%%

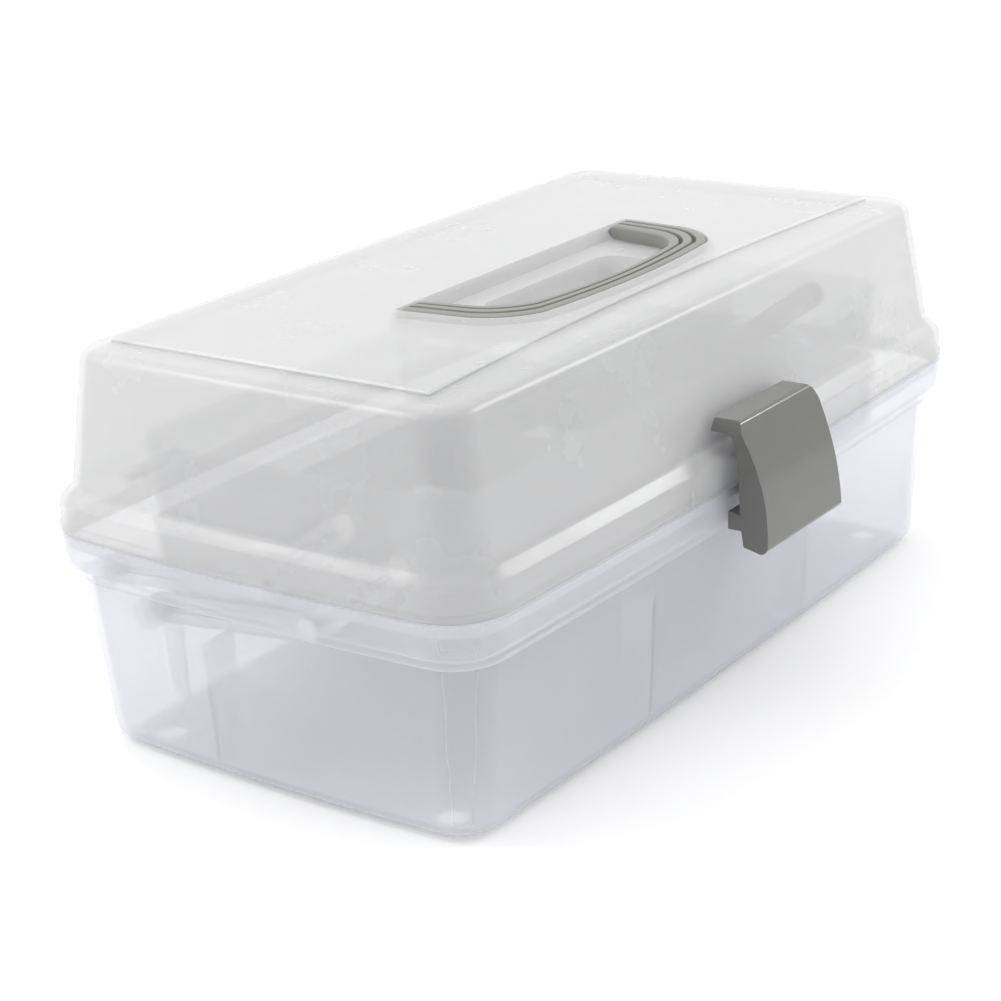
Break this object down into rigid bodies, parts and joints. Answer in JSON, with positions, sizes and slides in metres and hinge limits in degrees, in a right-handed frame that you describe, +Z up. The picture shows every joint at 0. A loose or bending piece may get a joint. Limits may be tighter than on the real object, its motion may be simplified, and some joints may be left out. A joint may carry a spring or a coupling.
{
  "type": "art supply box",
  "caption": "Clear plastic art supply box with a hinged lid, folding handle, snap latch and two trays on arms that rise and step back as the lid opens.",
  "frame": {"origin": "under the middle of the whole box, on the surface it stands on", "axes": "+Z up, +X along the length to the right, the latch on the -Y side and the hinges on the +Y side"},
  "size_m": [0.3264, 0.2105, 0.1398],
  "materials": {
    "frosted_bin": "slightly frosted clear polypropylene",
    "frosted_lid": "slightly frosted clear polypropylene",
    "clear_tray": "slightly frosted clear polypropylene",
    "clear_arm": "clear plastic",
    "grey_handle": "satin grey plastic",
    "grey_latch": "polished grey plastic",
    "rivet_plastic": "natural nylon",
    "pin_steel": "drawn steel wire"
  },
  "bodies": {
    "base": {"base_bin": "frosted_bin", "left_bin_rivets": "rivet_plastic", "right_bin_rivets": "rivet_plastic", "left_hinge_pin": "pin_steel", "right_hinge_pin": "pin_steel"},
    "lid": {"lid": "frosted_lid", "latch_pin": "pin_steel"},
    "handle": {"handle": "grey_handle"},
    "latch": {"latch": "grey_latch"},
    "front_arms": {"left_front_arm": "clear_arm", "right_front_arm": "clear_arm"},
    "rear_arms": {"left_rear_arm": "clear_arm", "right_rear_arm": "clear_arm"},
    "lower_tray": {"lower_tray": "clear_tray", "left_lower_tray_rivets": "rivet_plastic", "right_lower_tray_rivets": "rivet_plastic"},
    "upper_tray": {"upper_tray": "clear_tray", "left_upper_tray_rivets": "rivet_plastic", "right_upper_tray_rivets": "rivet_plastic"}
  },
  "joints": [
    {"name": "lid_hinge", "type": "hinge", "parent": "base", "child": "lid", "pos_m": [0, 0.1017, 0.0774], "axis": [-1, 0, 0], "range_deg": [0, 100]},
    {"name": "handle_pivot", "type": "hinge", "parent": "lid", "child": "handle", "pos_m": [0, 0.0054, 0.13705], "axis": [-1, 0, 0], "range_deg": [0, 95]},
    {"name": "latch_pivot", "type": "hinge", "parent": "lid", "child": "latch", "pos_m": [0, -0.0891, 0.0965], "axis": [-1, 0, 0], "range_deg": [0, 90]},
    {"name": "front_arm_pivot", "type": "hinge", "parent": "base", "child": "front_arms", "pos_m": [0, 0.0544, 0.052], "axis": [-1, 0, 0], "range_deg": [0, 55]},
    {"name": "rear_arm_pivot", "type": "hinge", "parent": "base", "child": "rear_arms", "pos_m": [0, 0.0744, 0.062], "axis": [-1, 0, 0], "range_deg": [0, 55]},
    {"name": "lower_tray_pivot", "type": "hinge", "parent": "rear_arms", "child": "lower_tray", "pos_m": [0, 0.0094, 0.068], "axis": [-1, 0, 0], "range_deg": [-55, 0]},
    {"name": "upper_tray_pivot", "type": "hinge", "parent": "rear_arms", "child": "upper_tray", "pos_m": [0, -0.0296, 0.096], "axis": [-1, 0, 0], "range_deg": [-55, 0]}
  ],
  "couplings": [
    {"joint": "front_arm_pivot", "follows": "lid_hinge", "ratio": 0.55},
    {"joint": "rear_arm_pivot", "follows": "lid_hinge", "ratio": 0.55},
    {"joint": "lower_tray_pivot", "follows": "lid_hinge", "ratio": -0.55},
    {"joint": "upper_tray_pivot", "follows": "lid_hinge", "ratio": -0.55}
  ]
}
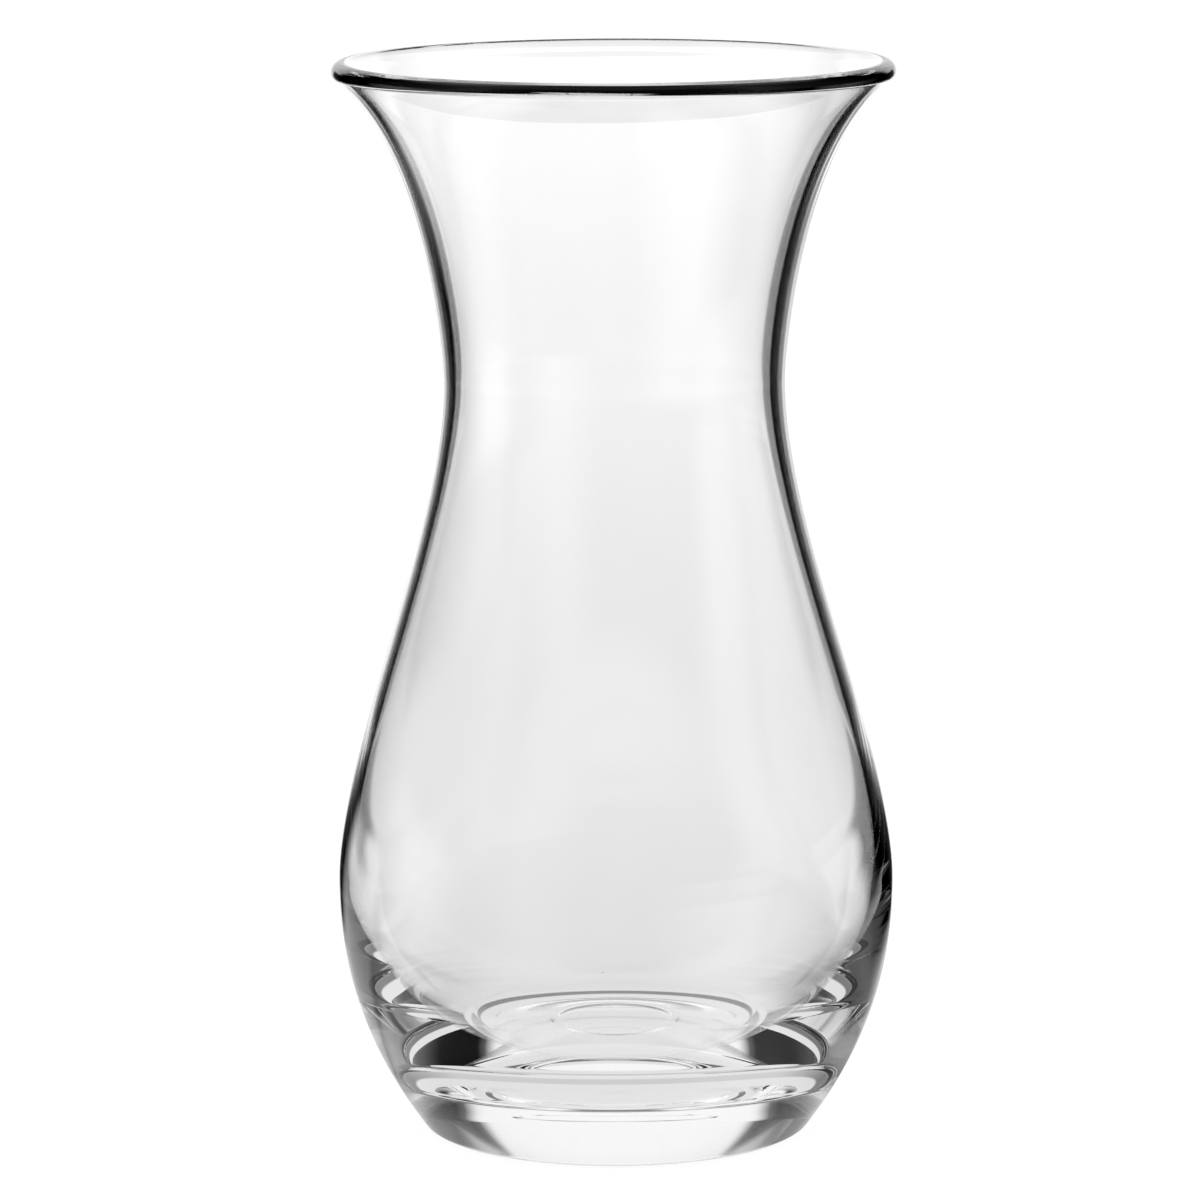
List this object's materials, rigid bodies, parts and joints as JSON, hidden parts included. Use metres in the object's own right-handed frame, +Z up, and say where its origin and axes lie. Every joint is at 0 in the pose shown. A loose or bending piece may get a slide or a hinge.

%%

**Set exercise**.
Set all of the records down again, exactly as they stand.

**The result**.
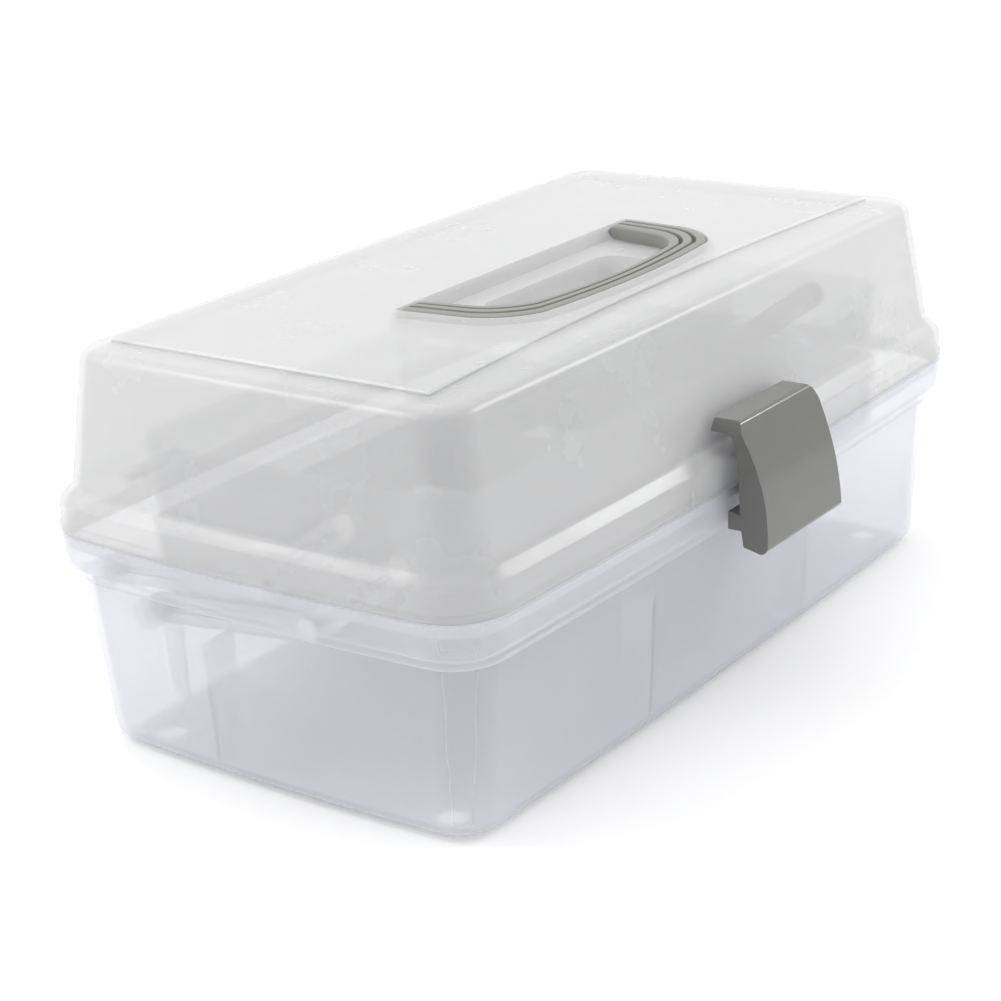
Break this object down into rigid bodies, parts and joints. Answer in JSON, with positions, sizes and slides in metres and hinge limits in degrees, in a right-handed frame that you describe, +Z up. The picture shows every joint at 0. A loose or bending piece may get a joint. Limits may be tighter than on the real object, its motion may be simplified, and some joints may be left out. A joint may carry a spring or a coupling.
{
  "type": "art supply box",
  "caption": "Clear plastic art supply box with a hinged lid, folding handle, snap latch and two trays on arms that rise and step back as the lid opens.",
  "frame": {"origin": "under the middle of the whole box, on the surface it stands on", "axes": "+Z up, +X along the length to the right, the latch on the -Y side and the hinges on the +Y side"},
  "size_m": [0.3264, 0.2105, 0.1398],
  "materials": {
    "frosted_bin": "slightly frosted clear polypropylene",
    "frosted_lid": "slightly frosted clear polypropylene",
    "clear_tray": "slightly frosted clear polypropylene",
    "clear_arm": "clear plastic",
    "grey_handle": "satin grey plastic",
    "grey_latch": "polished grey plastic",
    "rivet_plastic": "natural nylon",
    "pin_steel": "drawn steel wire"
  },
  "bodies": {
    "base": {"base_bin": "frosted_bin", "left_bin_rivets": "rivet_plastic", "right_bin_rivets": "rivet_plastic", "left_hinge_pin": "pin_steel", "right_hinge_pin": "pin_steel"},
    "lid": {"lid": "frosted_lid", "latch_pin": "pin_steel"},
    "handle": {"handle": "grey_handle"},
    "latch": {"latch": "grey_latch"},
    "front_arms": {"left_front_arm": "clear_arm", "right_front_arm": "clear_arm"},
    "rear_arms": {"left_rear_arm": "clear_arm", "right_rear_arm": "clear_arm"},
    "lower_tray": {"lower_tray": "clear_tray", "left_lower_tray_rivets": "rivet_plastic", "right_lower_tray_rivets": "rivet_plastic"},
    "upper_tray": {"upper_tray": "clear_tray", "left_upper_tray_rivets": "rivet_plastic", "right_upper_tray_rivets": "rivet_plastic"}
  },
  "joints": [
    {"name": "lid_hinge", "type": "hinge", "parent": "base", "child": "lid", "pos_m": [0, 0.1017, 0.0774], "axis": [-1, 0, 0], "range_deg": [0, 100]},
    {"name": "handle_pivot", "type": "hinge", "parent": "lid", "child": "handle", "pos_m": [0, 0.0054, 0.13705], "axis": [-1, 0, 0], "range_deg": [0, 95]},
    {"name": "latch_pivot", "type": "hinge", "parent": "lid", "child": "latch", "pos_m": [0, -0.0891, 0.0965], "axis": [-1, 0, 0], "range_deg": [0, 90]},
    {"name": "front_arm_pivot", "type": "hinge", "parent": "base", "child": "front_arms", "pos_m": [0, 0.0544, 0.052], "axis": [-1, 0, 0], "range_deg": [0, 55]},
    {"name": "rear_arm_pivot", "type": "hinge", "parent": "base", "child": "rear_arms", "pos_m": [0, 0.0744, 0.062], "axis": [-1, 0, 0], "range_deg": [0, 55]},
    {"name": "lower_tray_pivot", "type": "hinge", "parent": "rear_arms", "child": "lower_tray", "pos_m": [0, 0.0094, 0.068], "axis": [-1, 0, 0], "range_deg": [-55, 0]},
    {"name": "upper_tray_pivot", "type": "hinge", "parent": "rear_arms", "child": "upper_tray", "pos_m": [0, -0.0296, 0.096], "axis": [-1, 0, 0], "range_deg": [-55, 0]}
  ],
  "couplings": [
    {"joint": "front_arm_pivot", "follows": "lid_hinge", "ratio": 0.55},
    {"joint": "rear_arm_pivot", "follows": "lid_hinge", "ratio": 0.55},
    {"joint": "lower_tray_pivot", "follows": "lid_hinge", "ratio": -0.55},
    {"joint": "upper_tray_pivot", "follows": "lid_hinge", "ratio": -0.55}
  ]
}
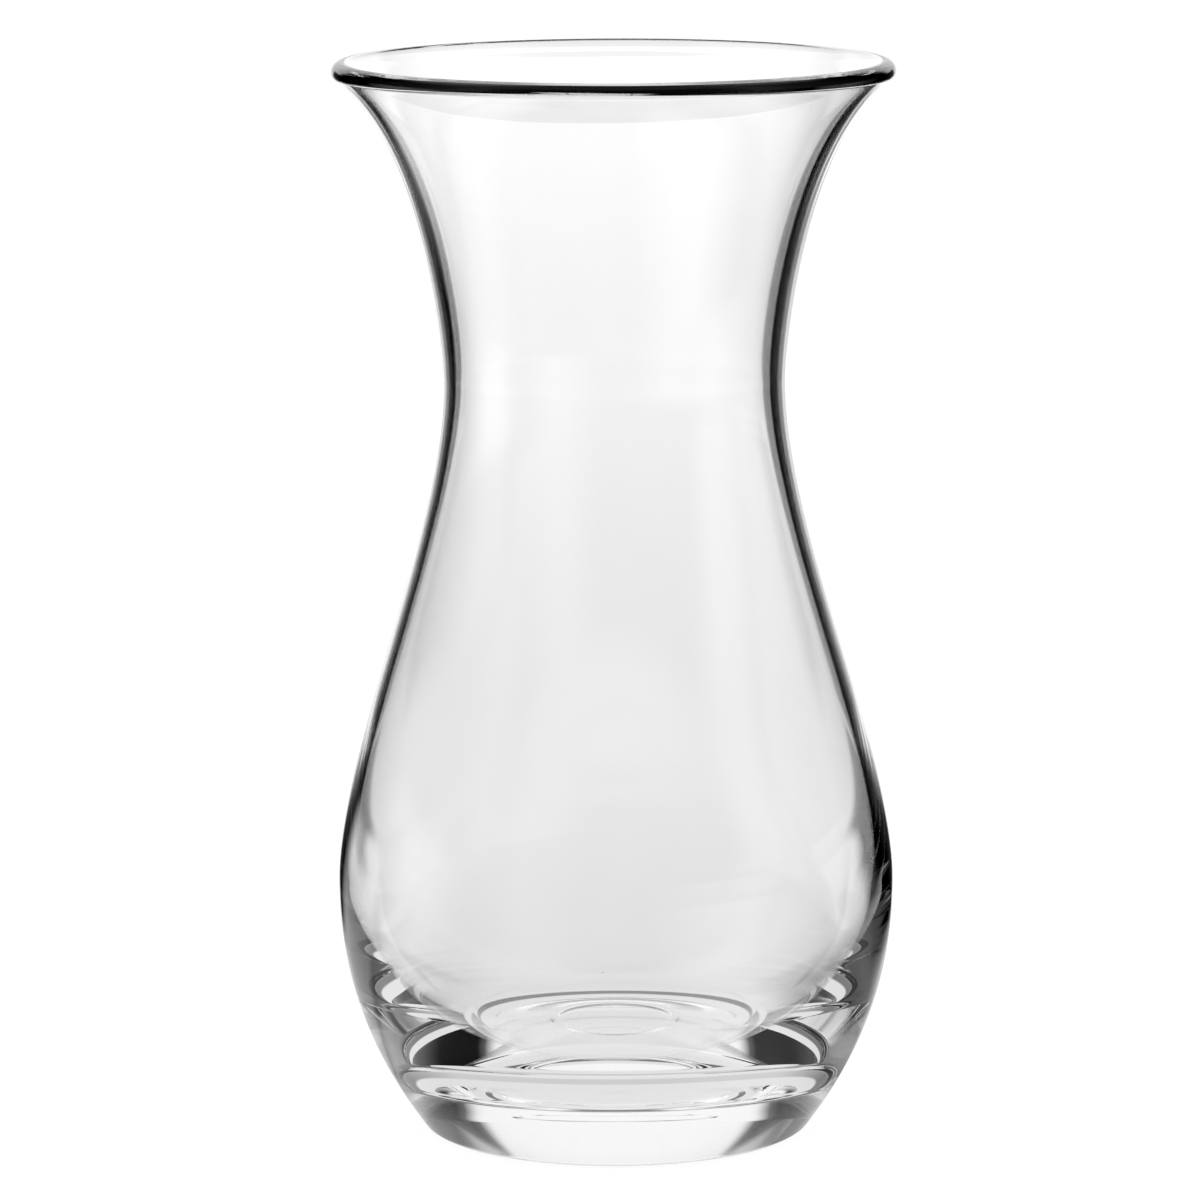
List this object's materials, rigid bodies, parts and joints as JSON, hidden parts included. Use metres in the object's own right-handed frame, +Z up, and say where its origin and axes lie. Every joint is at 0 in the pose shown. A loose or bending piece may get a slide or a hinge.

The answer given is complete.